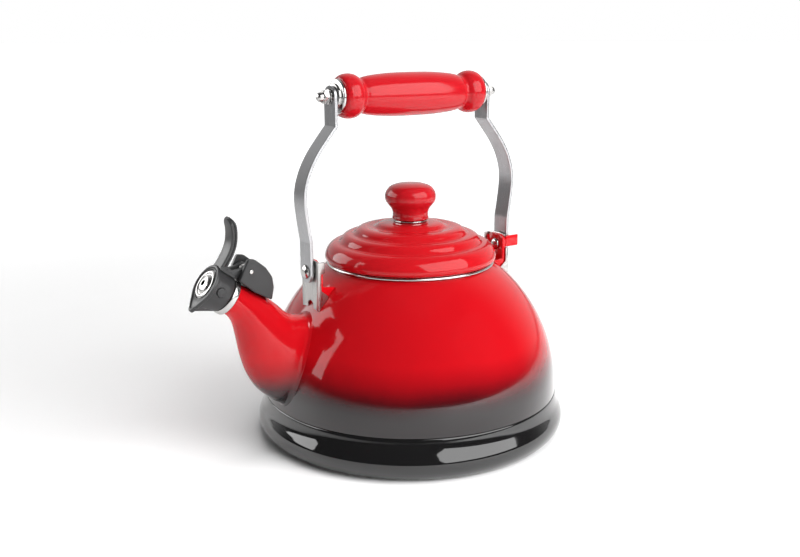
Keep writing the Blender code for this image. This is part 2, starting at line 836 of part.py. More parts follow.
def teardrop(radius, inset=0.0):
    """The cap's face: a circle drawn out to a beak below, as points and their angles."""
    beak_radius = 0.0022
    offset = BEAK_REACH - beak_radius
    tangent = 180 - math.degrees(math.acos((radius - beak_radius) / offset))
    face = arc((0, 0), radius - inset, -tangent, tangent, 26)
    beak = arc((-offset, 0), beak_radius - min(inset, 0.0012), tangent, 360 - tangent, 5)
    return face + beak


def whistle_cap(look, tip, axis):
    """A round cup behind, a teardrop in front, bored for the nozzle and the two discs."""
    face = teardrop(CAP_RADIUS)
    angles = [math.atan2(y, x) for x, y in face]
    bevel = 0.0010
    rear = [
        (CAP_REAR_RADIUS * math.cos(a), CAP_REAR_RADIUS * math.sin(a), 2 * GAP) for a in angles
    ]
    rings = [
        rear,
        [(x, y, CAP_LENGTH - bevel) for x, y in face],
        [(x, y, CAP_LENGTH) for x, y in teardrop(CAP_RADIUS, 0.0009)],
    ]
    cap = loft("whistle_cap", rings, look, axis, at=tip_from_pin())
    seat = CAP_LENGTH - 0.0012
    lip = 0.0010
    return cut(
        cap,
        tip_cutter("cap_bore", CAP_BORE, -0.005, seat - lip, tip),
        tip_cutter("cap_window", DISC_RADIUS - 0.0014, 0.0, seat + 0.001, tip),
        tip_cutter("cap_recess", DISC_RADIUS + GAP, seat, seat + 0.01, tip),
        cylinder(
            "cap_plug_holes",
            PLUG_RADIUS + GAP,
            4 * CAP_RADIUS,
            None,
            tip,
            at=(0, 0, PLUG_AHEAD),
            turn=ALONG_Y,
        ),
    )


def tip_from_pin():
    """The tip's centre, in the frame of the hinge pin."""
    return (-PIN_ABOVE, 0, -PIN_AHEAD)


def tip_cutter(name, radius, low, high, tip):
    place = (0, 0, (low + high) / 2)
    return cylinder(name, radius, high - low, None, tip, sides=MIDDLE, at=place)


def disc(name, radius, middle, dish, hole, look, axis):
    """A thin steel disc, dished towards a hole in its middle."""
    half = DISC_THICKNESS / 2
    above = [(hole, half - dish), (radius * 0.45, half - dish), (radius * 0.72, half)]
    above += [(radius, half)]
    below = [(rim, height - DISC_THICKNESS) for rim, height in above[::-1]]
    outline = [(rim, height) for rim, height in above + below]
    x, y, z = tip_from_pin()
    place = (x, y, z + middle)
    return turned(name, outline, look, axis, MIDDLE, closed=True, at=place)


def cap_plug(end, side, look, axis):
    length = 0.0025
    x, y, z = tip_from_pin()
    middle = side * (CAP_BORE + GAP + length / 2)
    place = (x, y + middle, z + PLUG_AHEAD)
    return cylinder(end + "_cap_plug", PLUG_RADIUS, length, look, axis, at=place, turn=ALONG_Y)


def whistle_lever(look, axis, tip):
    """The thumb lever, its foot on the cap and the arm that turns on the hinge pin."""
    knuckle = 0.0031
    path = smooth(
        [
            (0.0128, 0.0120),
            (0.0134, 0.0188),
            (0.0138, 0.0238),
            (0.0152, 0.0292),
            (0.0180, 0.0346),
            (0.0224, 0.0394),
            (0.0262, 0.0416),
        ],
        2,
    )
    blade = ribbon(path, 0.0025)
    behind, ahead = blade[: len(path)], blade[: len(path) - 1 : -1]
    outline = [(0.0158, 0.0110), (0.0160, 0.0135), *ahead[2:], *behind[:1:-1]]
    outline += [(0.0105, 0.0160), (0.0060, 0.0170)]
    outline += arc((PIN_AHEAD, PIN_ABOVE), knuckle, 60, 250, 9)
    outline += [(0.0030, 0.0130), (0.0040, 0.0110)]
    mirrored = [(above - PIN_ABOVE, along - PIN_AHEAD) for along, above in outline]
    lever = plate("whistle_lever", mirrored, LEVER_WIDTH, look, axis, turn=ALONG_Y)
    cap = loft(
        "cap_tool",
        [
            [(x * 1.03, y * 1.03, low) for x, y in arc((0, 0), radius, 0, 345, 23)]
            for radius, low in ((CAP_REAR_RADIUS, -0.02), (CAP_RADIUS, 0.03))
        ],
        None,
        tip,
    )
    gap_half = LEVER_WIDTH / 2 - ARM_THICKNESS
    slot = [
        (PIN_ABOVE - 0.0065, PIN_AHEAD - 0.006),
        (PIN_ABOVE + 0.006, PIN_AHEAD - 0.006),
        (PIN_ABOVE + 0.006, PIN_AHEAD + 0.0042),
        (PIN_ABOVE - 0.0065, PIN_AHEAD + 0.0070),
    ]
    middle = plate("arm_slot", slot, 2 * gap_half, None, tip, turn=ALONG_Y)
    pin = pin_tool("lever_pin_hole", axis)
    return cut(lever, cap, middle, pin)


def pin_tool(name, axis):
    return cylinder(name, PIN_RADIUS + GAP, 0.03, None, axis, turn=ALONG_Y)


def hinge_pin(look, axis):
    length = 2 * (BLOCK_HALF_WIDTH + 0.0003)
    return cylinder("hinge_pin", PIN_RADIUS, length, look, axis, turn=ALONG_Y)


def pin_place():
    """The hinge pin's centre in the kettle's frame."""
    along = Vector((-math.cos(TIP_ANGLE), 0, math.sin(TIP_ANGLE)))
    above = Vector((math.sin(TIP_ANGLE), 0, math.cos(TIP_ANGLE)))
    tip = Vector((-BODY_RADIUS - TIP_REACH, 0, TIP_HEIGHT))
    return tip + along * PIN_AHEAD + above * PIN_ABOVE


def hinge_block(look, rivet_hole, seat, axis):
    """Two cheeks, joined behind and below, that carry the pin over the spout."""
    outline = [
        (-0.0080, -0.0048),
        (-0.0052, 0.0005),
        (-0.0024, 0.0066),
        (0.0004, 0.0078),
        (0.0030, 0.0066),
        (0.0098, 0.0012),
        (0.0136, -0.0048),
        (0.0150, -0.0106),
        (0.0134, -0.0196),
        (0.0020, -0.0136),
    ]
    slot = [
        (-0.0150, 0.0150),
        (-0.0150, -0.0200),
        (-0.0008, -0.0200),
        (-0.0008, -0.0084),
        (0.0085, -0.0124),
        (0.0085, 0.0150),
    ]
    place = pin_place()
    block = plate("hinge_block", outline, 2 * BLOCK_HALF_WIDTH, look, at=place, turn=ALONG_Y)
    inner = 2 * (BLOCK_HALF_WIDTH - CHEEK_THICKNESS)
    middle = plate("cheek_slot", slot, inner, None, at=place, turn=ALONG_Y)
    pin_hole = pin_tool("block_pin_hole", axis)
    return cut(block, middle, spout_solid("spout_tool", -GAP), pin_hole, rivet_hole, seat)


def rivet_frame():
    """The block's rivet stands square on the ridge of the spout's last oval."""
    reach, rise, half_rise, half_width, lean = SPOUT_SECTIONS[-1]
    half_height = half_rise * DOME_RISE
    ridge_x = -BODY_RADIUS - reach + half_height * math.sin(math.radians(lean))
    ridge_z = FOOT_HEIGHT + rise * DOME_RISE + half_height * math.cos(math.radians(lean))
    place = (ridge_x + 0.0008, 0, ridge_z)
    return guide("rivet_frame", at=place, turn=(0, math.radians(26), 0))


RIDGE_RIVET_HEAD = 0.0028
RIDGE_RIVET_UNDERSIDE = 0.0031


def rivet_seat(frame):
    """Room for the rivet's head and for setting it from above."""
    depth = 0.012
    place = (0, 0, RIDGE_RIVET_UNDERSIDE - GAP + depth / 2)
    return cylinder("rivet_seat", RIDGE_RIVET_HEAD + GAP, depth, None, frame, at=place)


def hinge_block_rivet(look, frame):
    outline = [
        (0.0, 0.0046),
        (0.0016, 0.0043),
        (RIDGE_RIVET_HEAD, 0.0034),
        (RIDGE_RIVET_HEAD, RIDGE_RIVET_UNDERSIDE),
        (0.0014, RIDGE_RIVET_UNDERSIDE),
        (0.0014, -0.0020),
        (0.0024, -0.0020),
        (0.0022, -0.0027),
        (0.0, -0.0031),
    ]
    return turned("hinge_block_rivet", outline, look, frame, SMALL)


def hinge_spring(look, axis):
    """A torsion spring round the pin, between the lever's arms."""
    turns, wire, radius = 4, 0.0004, 0.0026
    points_a_turn = 9
    half_length = LEVER_WIDTH / 2 - ARM_THICKNESS - GAP - wire
    count = turns * points_a_turn
    coil = []
    for i in range(count + 1):
        angle = math.radians(100) + 2 * math.pi * turns * i / count
        sideways = half_length * (2 * i / count - 1)
        coil.append((radius * math.cos(angle), sideways, radius * math.sin(angle)))
    first = (coil[0][0] + 0.0010, coil[0][1], coil[0][2] + 0.0012)
    last = (coil[-1][0] - 0.0030, coil[-1][1], coil[-1][2] + 0.0008)
    route = [first, *coil, last]
    curve = bpy.data.curves.new("hinge_spring", "CURVE")
    curve.dimensions = "3D"
    curve.bevel_depth = wire
    curve.bevel_resolution = 0
    curve.use_fill_caps = True
    spline = curve.splines.new("POLY")
    spline.points.add(len(route) - 1)
    for point, place in zip(spline.points, route):
        point.co = (*place, 1)
    return add("hinge_spring", curve, look, axis)


# Assembly ---------------------------------------------------------------------------------


def build():
    clear_scene()
    red = finish("red_enamel", (0.70, 0.012, 0.020), 0.12)
    black = finish("black_enamel", (0.012, 0.012, 0.013), 0.10)
    red_gloss = finish("red_gloss", (0.62, 0.014, 0.022), 0.15)
    steel = finish("brushed_steel", (0.62, 0.61, 0.60), 0.32, 1.0)
    bright = finish("bright_metal", (0.80, 0.80, 0.80), 0.12, 1.0)
    plastic = finish("black_plastic", (0.020, 0.020, 0.021), 0.38)

    dome = dome_tool()
    rivet = rivet_frame()
    rivet_hole = cylinder("rivet_hole", 0.0014 + GAP, 0.008, None, rivet)

    body_shell(red)
    base_pan(black)
    rim_band(bright)
    spout(red, dome, rivet_hole)

    seat = guide("lid_axis", at=(0, 0, SEAT_HEIGHT))
    lid_shell(red, seat)
    lid_skirt(bright, seat)
    knob_washer(bright, seat)
    lid_knob(red_gloss, seat)
    knob_screw_washer(steel, seat)
    knob_screw(steel, seat)

    bail = guide("bail_axis", at=(0, 0, PIVOT_HEIGHT))
    rod = guide("grip_axis", bail, at=(0, 0, GRIP_ABOVE_PIVOT), turn=ALONG_X)
    for end, side in (("front", -1), ("rear", 1)):
        turn = (0, 0, 0) if side > 0 else (math.pi, 0, 0)
        bracket(end, side, steel, dome)
        lug(end, side, red, dome)
        pivot_rivet(end, side, bright, guide(end + "_pivot", at=(0, 0, PIVOT_HEIGHT)))
        pivot_washer(end, side, steel, guide(end + "_washer_axis", at=(0, 0, PIVOT_HEIGHT)))
        strap(end, side, steel, bail)
        end_cup(end, turn, bright, rod)
        lock_washer(end, turn, steel, rod)
        acorn_nut(end, turn, bright, rod)
    bail_stop(red)
    grip(red_gloss, rod)
    grip_rod(steel, rod)

    lean = (0, TIP_ANGLE - math.pi / 2, 0)
    tip = guide("spout_tip", at=(-BODY_RADIUS - TIP_REACH, 0, TIP_HEIGHT), turn=lean)
    axis = guide("whistle_axis", at=pin_place(), turn=lean)
    spout_ferrule(bright, tip)
    hinge_block(plastic, rivet_hole, rivet_seat(rivet), axis)
    hinge_block_rivet(bright, rivet)
    hinge_pin(bright, axis)
    hinge_spring(steel, axis)
    whistle_cap(plastic, tip, axis)
    whistle_lever(plastic, axis, tip)
    disc_front = CAP_LENGTH - 0.0012 + GAP + DISC_THICKNESS / 2 + 0.0006
    disc("whistle_front_disc", DISC_RADIUS, disc_front, 0.0006, 0.0020, bright, axis)
    disc_back = CAP_LENGTH - 0.0022 - 0.0030
    disc("whistle_back_disc", CAP_BORE - GAP, disc_back, 0.0, 0.0020, steel, axis)
    cap_plug("left", 1, plastic, axis)
    cap_plug("right", -1, plastic, axis)


build()
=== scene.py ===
"""Stovetop whistling kettle: red enamel fading to black, steel bail handle, flip-up whistle.

The kettle stands on the floor at the origin with +Z up, its spout points along -X, and the
bail stands in the XZ plane. Front is the spout's side. Lengths are in metres.
"""

import math

import bmesh
import bpy
from mathutils import Matrix, Vector


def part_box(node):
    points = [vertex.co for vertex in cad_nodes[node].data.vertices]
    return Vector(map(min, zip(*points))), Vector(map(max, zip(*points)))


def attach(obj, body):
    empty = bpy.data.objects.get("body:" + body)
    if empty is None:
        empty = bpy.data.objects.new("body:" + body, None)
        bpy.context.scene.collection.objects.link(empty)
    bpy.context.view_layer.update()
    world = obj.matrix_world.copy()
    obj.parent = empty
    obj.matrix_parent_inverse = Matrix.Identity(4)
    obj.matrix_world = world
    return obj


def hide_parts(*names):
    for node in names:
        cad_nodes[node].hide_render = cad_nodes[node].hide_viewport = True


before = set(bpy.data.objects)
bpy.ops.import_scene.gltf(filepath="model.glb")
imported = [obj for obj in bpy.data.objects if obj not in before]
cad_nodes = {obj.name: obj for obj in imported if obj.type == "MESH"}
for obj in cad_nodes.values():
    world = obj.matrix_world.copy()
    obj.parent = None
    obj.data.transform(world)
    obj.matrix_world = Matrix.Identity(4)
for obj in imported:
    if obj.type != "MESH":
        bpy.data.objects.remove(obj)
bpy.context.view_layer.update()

# Studio -----------------------------------------------------------------------------------
# A white floor and a white backdrop in a room that is dim on the camera's side. Soft boxes stand
# overhead, at the left and at the right. A fourth lights the dome, the spout and the floor
# alone, and a small fifth puts the shine on the spout's ridge.


def set_inputs(node, **numbers):
    """Sets a node's own sockets; an underscore stands for a space in a socket's name."""
    for socket, value in numbers.items():
        node.inputs[socket.replace("_", " ")].default_value = value
    return node


def new_node(tree, kind, **numbers):
    """A shader node of this kind, with these numbers on its sockets."""
    return set_inputs(tree.nodes.new("ShaderNode" + kind), **numbers)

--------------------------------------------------

Problem to work on
Output exactly the lines running from the line containing "obj.matrix_world = world" through the line containing "in imported if", and only those lines.

Response
    obj.matrix_world = world
    return obj


def hide_parts(*names):
    for node in names:
        cad_nodes[node].hide_render = cad_nodes[node].hide_viewport = True


before = set(bpy.data.objects)
bpy.ops.import_scene.gltf(filepath="model.glb")
imported = [obj for obj in bpy.data.objects if obj not in before]
cad_nodes = {obj.name: obj for obj in imported if obj.type == "MESH"}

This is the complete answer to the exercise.